Q5: Could the authors comment on whether modality switching is the best approach for handling corruptions, given that even a corrupted sensor may still provide valuable information, and completely discarding its data might not be optimal?

A5: Thank you for your comments. We fully agree that "even a corrupted sensor may still provide valuable information." As stated in Section 4.4, Robustness of Multi-Sensor Corruptions, we evaluate the Uni-Map Camera-LiDAR Fusion model (Uni-Map-F) without discarding data from corrupted modalities. In fact, all results presented in Figures 5 and 9, as well as Tables 12-17, are generated using the Uni-Map-F model. As a result, our model demonstrates strong robustness against both complete sensor failures and corruptions. It is important to note that the modality switching strategy is only activated in cases of complete sensor failure (i.e., missing camera or LiDAR). We will clarify this further in the revised version. Thank you again for your valuable feedback!

Q6: About Motivation and Hypothesis.

A6:Thank you for your comments. We aim to reduce the effort required to deploy models for different vehicle types. Specifically, our method enables the training of a single model that can be deployed across various vehicle types with different sensor configurations (camera, LiDAR, and fusion), eliminating the need to train separate models for each vehicle type. Additionally, we address LiDAR crosstalk directly in the Uni-Map Fusion model without the need to detect corrupted sensors. Importantly, we do not require any prior knowledge of sensor corruption. All results reported in Figures 5 and 9, as well as Tables 12-17, are generated using the Uni-Map Camera-LiDAR Fusion model. The modality switching operates automatically and is triggered when data from one modality is unavailable. We will provide clarification in the revised version of the paper.

Q7: The claim that this is the first study to explore robustness in HD map construction (line 161) overlooks relevant prior work, such as the RoboDrive challenge [2] (and subsequent studies based on this), which addresses similar sensor corruption scenarios and includes additional corruption types.

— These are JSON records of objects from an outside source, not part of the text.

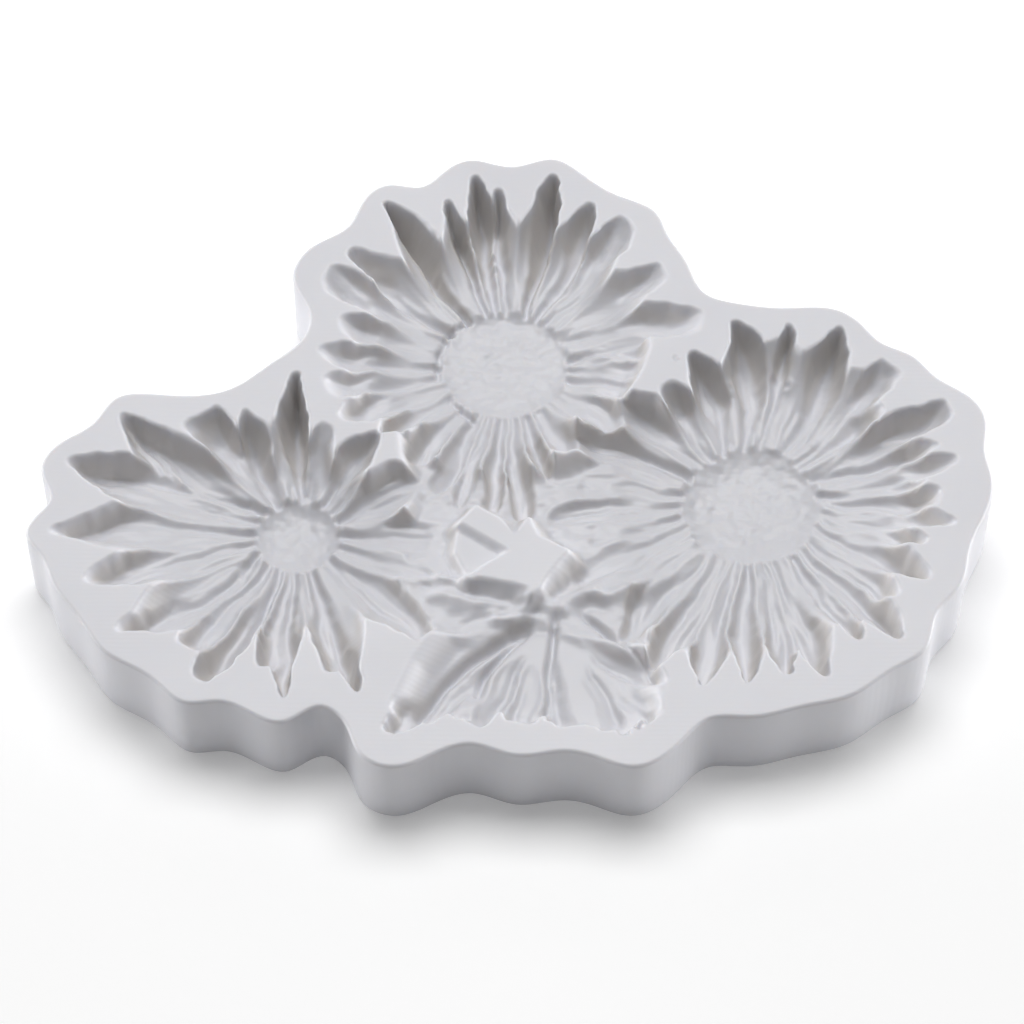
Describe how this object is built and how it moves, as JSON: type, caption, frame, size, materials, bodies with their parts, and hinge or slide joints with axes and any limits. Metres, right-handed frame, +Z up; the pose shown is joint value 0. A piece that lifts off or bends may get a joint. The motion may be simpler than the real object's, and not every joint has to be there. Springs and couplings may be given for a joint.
{
  "type": "silicone soap mould",
  "caption": "Flat flexible silicone mould with a scalloped edge; daisy heads and a leaf spray are sunk into its top to cast soap, wax or resin decorations.",
  "frame": {"origin": "middle of the flat underside, under the centre of the bounding box", "axes": "+Z up out of the open top, +X along the length, +Y towards the back, where the upper flower is"},
  "size_m": [0.1211, 0.0939, 0.012],
  "materials": {
    "silicone": "satin"
  },
  "bodies": {
    "root": {"mould_body": "silicone"}
  },
  "joints": []
}
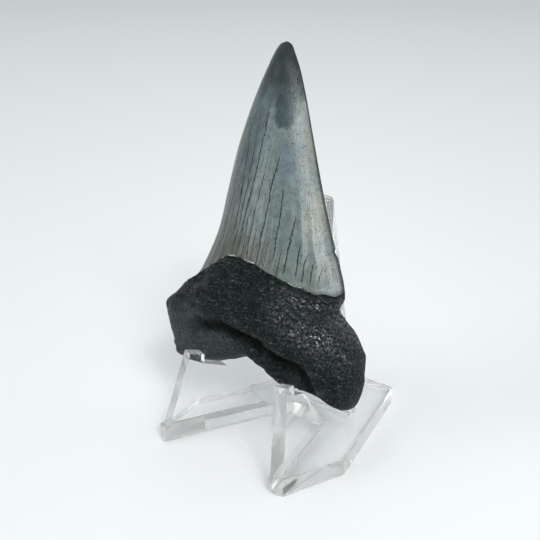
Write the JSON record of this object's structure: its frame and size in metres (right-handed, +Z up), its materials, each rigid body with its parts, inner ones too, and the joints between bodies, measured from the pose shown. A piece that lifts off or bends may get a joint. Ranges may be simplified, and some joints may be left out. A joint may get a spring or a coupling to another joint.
{
  "type": "fossil shark tooth on a clear stand",
  "caption": "Dark fossil shark tooth with a glossy enamel crown and a rough black root, resting upright on a clear acrylic display stand.",
  "frame": {"origin": "on the surface the stand rests on, in the stand's plane of symmetry, under the foot of the back post", "axes": "+Z up; +Y to the back of the stand, away from the tooth's lingual face; +X to the right seen from the front"},
  "size_m": [0.0566, 0.0539, 0.0892],
  "materials": {
    "fossil": "polished crown, rough root",
    "clear_acrylic": "clear, polished"
  },
  "bodies": {
    "root": {"tooth": "fossil", "stand_base": "clear_acrylic", "back_post": "clear_acrylic"}
  },
  "joints": []
}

A7: The RoboDrive challenge explores five tracks: Track 1 - Robust BEV Detection, Track 2 - Robust Map Segmentation, Track 3 - Robust Occupancy Prediction, Track 4 - Robust Depth Estimation, and Track 5 - Robust multimodal BEV Detection. Tracks 1 to 4 focus exclusively on scenarios involving camera sensor corruption, while Track 5 addresses 3D object detection in a multi-modal context. However, the RoboDrive challenge does not specifically examine the robustness of HD map construction tasks. Additionally, this paper primarily focuses on the multimodal robustness of HD map construction. We appreciate your feedback and will include a discussion of relevant work based on this challenge in the related work section of our revised manuscript.

评论

Thank you, authors, for addressing my comments. Your responses clarify most of my concerns and provide additional insights into the study. I suggest that, if the manuscript is accepted, you incorporate some of this information in the final camera-ready version. While I remain unconvinced about some aspects of the motivation and hypothesis, the work demonstrates significant merit and contributions to the field. Based on this, I have updated my rating to 6. Congratulations on this great work!

评论

Thank you very much for your valuable suggestions and positive feedback! We will revise the final version according to these constructive discussions.

审稿意见
8

This paper introduces a new method for HD map construction. The proposed approach employs a simple but effective scheme (such as Projector Module and MSM Training) to project the BEV features of different modalities into a shared space, which leads to notable improvement for map construction under camera-only, Lidar-only and camera-LiDAR fusion settings. Besides, this approach also shows robustness on various multi-sensor corruption types.

优点

  1. This paper is well-written and easy to follow.
  2. This paper provides extensive qualitative and quantitative experiments to support their claims.
  3. This method is motivated and effective, which could also benefit other information fusion research, such as RGB-D segmentation.

缺点

  1. From the Table 1 in Experiment section, previous state-of-the-art method for HD map construction is HIMap, which is different from the statement in Line 32 and Line 96.

问题

  1. Is it appropriate to put Figure 9 from the Appendix to the main body of the paper and put Table 4 to the Appendix?
评论

Thank you for reviewing our paper and for the positive feedback, particularly your comment that our method is ‘motivated and effective’. We will incorporate all your suggestions into the revised version of the paper.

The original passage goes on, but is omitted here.